I went outside and climbed down into the draw. Without thinking, I bent over and placed both hands around the turtle's shell, and abruptly lifted up the creature.

Its head reared back. Its jaws lurched open. It hissed. Loudly and ferociously, and very near my face. The kids stood back. The dog quit barking. I held her away (I sensed it was a female).

How presumptuous of me to grab her! 

I heard a voice. To say the voice was in my head minimizes the power of the words, which were clear and deliberate.

You may write my story, but know who I am. I am Turtle Woman.

Everything changed after that moment. I listened more. I approached the story humbly. I wrote from the core of my own human experience. I wrote emotional truths as I knew them. I trusted that where I failed in factual details, I would succeed in emotional authenticity.

My understanding of the lives of Chinese peasants in the early 20th century may not be all-encompassing, but if love can build a bridge, then Pearl S. Buck surely did.

Though I was not yet a mother when I first read The Good Earth, the story became the fertile soil from which my own understanding of motherhood would grow. I can picture the land and hear the characters, even now....

The sun beat down upon Wang Lung and his new wife, O-lan, for it was early summer. Moving together in perfect rhythm… turning this earth of theirs over and over to the sun, this earth which formed their home and fed their bodies and made their gods.  

The earth lay rich and dark, and fell apart lightly under the points of their hoes… 

Wang Lung looked at the woman.  Her face was wet and streaked with earth.

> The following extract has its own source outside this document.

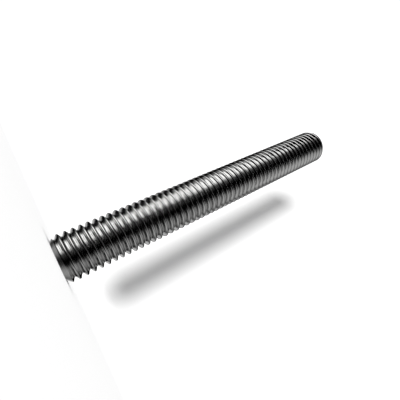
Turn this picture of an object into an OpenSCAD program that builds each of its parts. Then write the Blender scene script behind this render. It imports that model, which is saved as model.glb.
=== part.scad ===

She was as brown as the very soil itself… Then in her usual plain way she said in the silent evening air, ‘I am with child.’

Perhaps the best we can do as writers when we question if we have the right to tell a story is to turn inward, where our own conscience dwells, and to ask if our characters live there too.

Do their hearts beat alongside ours?

Are we listening when they point us toward the truth?